Before the wedding itself, Victor has been worn out completely into a man in a daze. Half the time, the Hernandez family keeps bombarding him with expenses and making an impossible requests to him that he hardly knew what he was doing. At a certain point, his imagination got hold of him: He folded the list of wedding items and pelted Caroline with it; banged hard on the table to the astonishment of Mrs. Hernandez, and turned around and shake the hell out of Nicole. That’s how insane he became over this fairy-tale wedding. He has dug a hole, he can’t get out of.

However, his old but abandoned sweetheart, Angela (Omoni Oboli) still cared for him. On an uninvited visit to her one night, he was disappointed to find her in the company of another man. Later, on another occasion, he meets Angela in a restaurant and the scene turns out to be the moment of truth.

Victor calls off the fairy-tale wedding as he had got it to his neck when at the alter, in front of the Pastor and guests, Nicole couldn’t accept the ring Victor has but demanded a diamond-encrusted wedding band. And he called his posse to get into their lineup of kekes to Angela’s house and presents her with the ring.

The takeaway from this film or story is not to expose the overbearing and insolent nature of the Hernandez, for that part of their character is laying bare. The emphasis here is the character of Victor. His relationship with his parents and friend, Omonigbo, who at one point, gives his stomach some slugs to dispel the Demons of Victor. In the scene when Victor is telling his parents the type of dress and appearance they should have at the wedding. Not the Agbada or “traditional attire.” And that there will be no kola nut breaking at the wedding. The parents are flabbergasted.  

Pa, “If kola is not to be broken and you are happy with that, well, all good. I’m fine, go ahead.”

Then memorable scenes include the restaurant scene where Angela pours the truth about the character of Victor:

Victor, “I don’t know what came over me. I want you to forgive me. Love came over me. I think it’s that love that made me kind of mess you up. I don’t want you to feel like you lost me for something special. I’ve gone too far. Like I dug a hole and I can’t climb out of it.”

Angela, “You know, you really have to stop lying to yourself. The truth is, you are a great guy. You’re so funny. You make people laugh—a Comedian in real life. You are a people person. But beneath all that, beneath the mask, is a past that is laced with deprivation. A past you are trying so hard to run away from. You are so ashamed of your background and where you are coming from. You’re living a false life. Look at you. You’re so fake. Very soon, you’re going to start lying to keep up appearances. That’s why you can put up with this shit that you are putting up with right now.”

You should see Victor’s face and his changed demeanor when the truth hits him home.

“What’s the bill? I need to leave now.”

“Oh, a piece of my mind, that’s what I ordered. But you can go. It’s on the house.”

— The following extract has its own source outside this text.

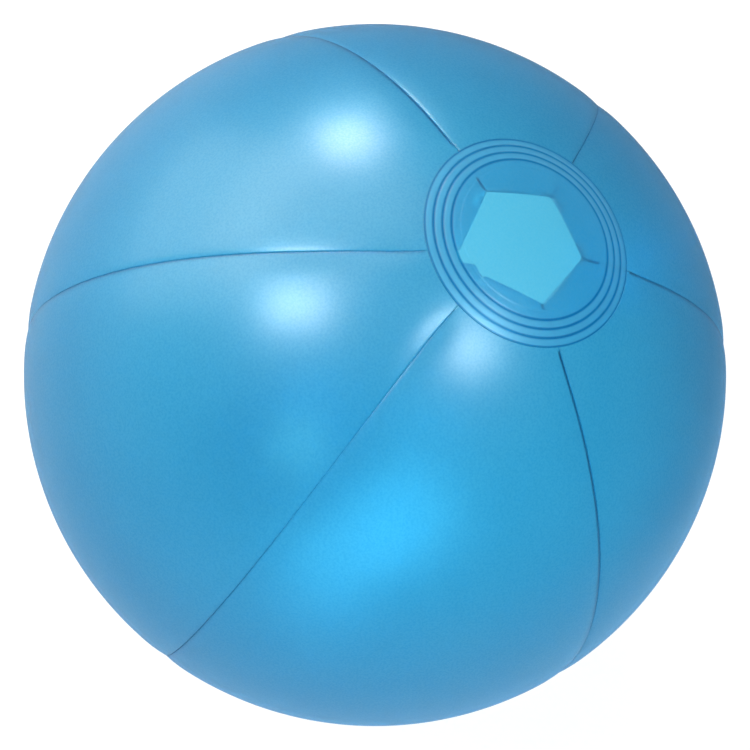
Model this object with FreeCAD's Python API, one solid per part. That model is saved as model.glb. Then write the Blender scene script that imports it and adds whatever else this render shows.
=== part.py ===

Let me sum up the description of Victor by Angela as in this moment of truth in the story:

But don’t let my glad expression/Give you the wrong impression

Really I’m sad, oh I’m sadder than sad…/But in my lonely room I cry

The tears of a clown/When there’s no one around….

Now if there’s a smile on my face/Don’t let my glad expression

Give you the wrong impression.

                                                                      Tears of a Clown/Smokey Robinson.

 It’s Her Day is not about Nicole’s day. Victor leaves her and her mother hysterically crying when he calls the wedding off. In an actual sense, and the way the story plot is twisted, it is Angela’s day.